» EXERCISE TASK:
Going from the top of the data below, give again each line through the one containing "return i, d", both ends kept.

» COLLECTED DATA:
■ ■ ■ ■ ■

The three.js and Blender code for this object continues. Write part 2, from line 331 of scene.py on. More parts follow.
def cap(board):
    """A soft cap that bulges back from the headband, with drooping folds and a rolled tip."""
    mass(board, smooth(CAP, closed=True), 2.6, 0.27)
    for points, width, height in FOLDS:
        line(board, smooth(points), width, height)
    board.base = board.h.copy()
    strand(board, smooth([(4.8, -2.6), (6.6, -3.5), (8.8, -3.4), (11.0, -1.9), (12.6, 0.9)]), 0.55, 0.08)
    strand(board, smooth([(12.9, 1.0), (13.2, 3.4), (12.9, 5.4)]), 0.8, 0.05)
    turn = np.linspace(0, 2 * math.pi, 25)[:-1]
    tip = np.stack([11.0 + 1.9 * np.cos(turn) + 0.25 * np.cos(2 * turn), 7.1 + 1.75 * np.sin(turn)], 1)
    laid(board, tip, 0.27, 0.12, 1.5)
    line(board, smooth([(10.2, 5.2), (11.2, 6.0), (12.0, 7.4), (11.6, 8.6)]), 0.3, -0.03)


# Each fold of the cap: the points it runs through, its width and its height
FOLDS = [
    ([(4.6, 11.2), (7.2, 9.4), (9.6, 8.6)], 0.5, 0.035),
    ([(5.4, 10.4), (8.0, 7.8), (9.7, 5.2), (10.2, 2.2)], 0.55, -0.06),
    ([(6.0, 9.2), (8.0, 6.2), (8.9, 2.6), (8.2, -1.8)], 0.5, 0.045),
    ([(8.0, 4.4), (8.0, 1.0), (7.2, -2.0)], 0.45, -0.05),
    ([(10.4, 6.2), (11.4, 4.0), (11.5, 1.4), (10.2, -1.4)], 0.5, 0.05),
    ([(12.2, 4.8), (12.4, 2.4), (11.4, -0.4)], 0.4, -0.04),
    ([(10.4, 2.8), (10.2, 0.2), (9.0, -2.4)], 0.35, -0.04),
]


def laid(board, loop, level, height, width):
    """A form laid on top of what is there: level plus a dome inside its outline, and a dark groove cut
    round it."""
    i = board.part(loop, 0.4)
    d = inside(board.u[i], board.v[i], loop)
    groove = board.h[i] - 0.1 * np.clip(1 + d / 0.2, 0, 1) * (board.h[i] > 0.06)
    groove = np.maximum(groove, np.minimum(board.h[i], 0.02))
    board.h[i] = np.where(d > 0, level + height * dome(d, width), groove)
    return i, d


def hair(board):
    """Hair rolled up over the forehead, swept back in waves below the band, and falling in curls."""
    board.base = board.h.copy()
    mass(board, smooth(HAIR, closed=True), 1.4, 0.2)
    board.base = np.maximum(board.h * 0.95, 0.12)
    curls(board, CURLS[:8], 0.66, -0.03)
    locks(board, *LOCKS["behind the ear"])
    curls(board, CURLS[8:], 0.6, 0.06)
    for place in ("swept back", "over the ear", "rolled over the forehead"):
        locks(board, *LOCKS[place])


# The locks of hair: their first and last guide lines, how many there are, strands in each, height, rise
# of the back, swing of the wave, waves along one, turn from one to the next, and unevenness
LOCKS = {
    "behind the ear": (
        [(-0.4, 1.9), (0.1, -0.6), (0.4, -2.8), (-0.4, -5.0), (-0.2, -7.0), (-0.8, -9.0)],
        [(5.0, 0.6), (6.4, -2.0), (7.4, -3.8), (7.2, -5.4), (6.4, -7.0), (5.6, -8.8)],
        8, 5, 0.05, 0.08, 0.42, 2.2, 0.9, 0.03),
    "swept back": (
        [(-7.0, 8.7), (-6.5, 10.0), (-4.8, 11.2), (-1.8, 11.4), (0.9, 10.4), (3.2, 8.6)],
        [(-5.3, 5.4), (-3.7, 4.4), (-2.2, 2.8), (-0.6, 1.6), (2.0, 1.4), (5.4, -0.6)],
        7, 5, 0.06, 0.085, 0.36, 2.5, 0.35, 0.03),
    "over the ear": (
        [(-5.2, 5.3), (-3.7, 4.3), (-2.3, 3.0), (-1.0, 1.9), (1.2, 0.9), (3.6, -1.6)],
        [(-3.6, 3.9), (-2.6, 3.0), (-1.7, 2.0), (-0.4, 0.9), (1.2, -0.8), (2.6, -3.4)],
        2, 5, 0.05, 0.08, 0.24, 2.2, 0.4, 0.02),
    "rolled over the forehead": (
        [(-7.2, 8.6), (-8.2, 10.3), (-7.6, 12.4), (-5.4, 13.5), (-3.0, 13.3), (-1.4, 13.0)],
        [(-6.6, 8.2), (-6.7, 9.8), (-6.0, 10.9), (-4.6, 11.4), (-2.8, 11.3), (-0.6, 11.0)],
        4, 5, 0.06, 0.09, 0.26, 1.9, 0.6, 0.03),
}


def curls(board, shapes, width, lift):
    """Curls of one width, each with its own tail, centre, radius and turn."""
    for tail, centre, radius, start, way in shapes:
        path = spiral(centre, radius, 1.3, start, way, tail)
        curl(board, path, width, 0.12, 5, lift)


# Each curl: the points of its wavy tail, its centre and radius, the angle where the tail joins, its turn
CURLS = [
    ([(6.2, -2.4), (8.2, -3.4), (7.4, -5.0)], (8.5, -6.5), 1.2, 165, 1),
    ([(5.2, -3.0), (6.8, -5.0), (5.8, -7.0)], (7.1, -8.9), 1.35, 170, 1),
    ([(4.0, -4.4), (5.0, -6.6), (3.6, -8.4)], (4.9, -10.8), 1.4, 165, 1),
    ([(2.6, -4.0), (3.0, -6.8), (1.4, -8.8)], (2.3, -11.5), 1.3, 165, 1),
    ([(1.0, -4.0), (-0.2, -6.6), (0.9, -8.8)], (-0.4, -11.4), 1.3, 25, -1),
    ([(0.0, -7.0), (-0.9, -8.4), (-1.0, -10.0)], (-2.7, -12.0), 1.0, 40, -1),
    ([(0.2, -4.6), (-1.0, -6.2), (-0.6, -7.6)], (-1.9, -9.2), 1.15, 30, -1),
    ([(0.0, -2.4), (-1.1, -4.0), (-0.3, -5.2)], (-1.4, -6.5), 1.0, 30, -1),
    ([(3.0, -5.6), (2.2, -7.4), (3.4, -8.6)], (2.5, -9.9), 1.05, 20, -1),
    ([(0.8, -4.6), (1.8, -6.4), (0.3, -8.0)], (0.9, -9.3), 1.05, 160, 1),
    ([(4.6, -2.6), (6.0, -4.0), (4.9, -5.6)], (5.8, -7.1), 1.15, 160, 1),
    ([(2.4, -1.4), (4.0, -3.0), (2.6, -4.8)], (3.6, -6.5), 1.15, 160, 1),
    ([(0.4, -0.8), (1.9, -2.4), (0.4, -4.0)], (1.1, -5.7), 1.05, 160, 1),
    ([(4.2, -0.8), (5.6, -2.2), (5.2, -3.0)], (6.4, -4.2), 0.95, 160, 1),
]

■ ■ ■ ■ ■

» ANSWER IN FULL:
The three.js and Blender code for this object continues. Write part 2, from line 331 of scene.py on. More parts follow.
def cap(board):
    """A soft cap that bulges back from the headband, with drooping folds and a rolled tip."""
    mass(board, smooth(CAP, closed=True), 2.6, 0.27)
    for points, width, height in FOLDS:
        line(board, smooth(points), width, height)
    board.base = board.h.copy()
    strand(board, smooth([(4.8, -2.6), (6.6, -3.5), (8.8, -3.4), (11.0, -1.9), (12.6, 0.9)]), 0.55, 0.08)
    strand(board, smooth([(12.9, 1.0), (13.2, 3.4), (12.9, 5.4)]), 0.8, 0.05)
    turn = np.linspace(0, 2 * math.pi, 25)[:-1]
    tip = np.stack([11.0 + 1.9 * np.cos(turn) + 0.25 * np.cos(2 * turn), 7.1 + 1.75 * np.sin(turn)], 1)
    laid(board, tip, 0.27, 0.12, 1.5)
    line(board, smooth([(10.2, 5.2), (11.2, 6.0), (12.0, 7.4), (11.6, 8.6)]), 0.3, -0.03)


# Each fold of the cap: the points it runs through, its width and its height
FOLDS = [
    ([(4.6, 11.2), (7.2, 9.4), (9.6, 8.6)], 0.5, 0.035),
    ([(5.4, 10.4), (8.0, 7.8), (9.7, 5.2), (10.2, 2.2)], 0.55, -0.06),
    ([(6.0, 9.2), (8.0, 6.2), (8.9, 2.6), (8.2, -1.8)], 0.5, 0.045),
    ([(8.0, 4.4), (8.0, 1.0), (7.2, -2.0)], 0.45, -0.05),
    ([(10.4, 6.2), (11.4, 4.0), (11.5, 1.4), (10.2, -1.4)], 0.5, 0.05),
    ([(12.2, 4.8), (12.4, 2.4), (11.4, -0.4)], 0.4, -0.04),
    ([(10.4, 2.8), (10.2, 0.2), (9.0, -2.4)], 0.35, -0.04),
]


def laid(board, loop, level, height, width):
    """A form laid on top of what is there: level plus a dome inside its outline, and a dark groove cut
    round it."""
    i = board.part(loop, 0.4)
    d = inside(board.u[i], board.v[i], loop)
    groove = board.h[i] - 0.1 * np.clip(1 + d / 0.2, 0, 1) * (board.h[i] > 0.06)
    groove = np.maximum(groove, np.minimum(board.h[i], 0.02))
    board.h[i] = np.where(d > 0, level + height * dome(d, width), groove)
    return i, d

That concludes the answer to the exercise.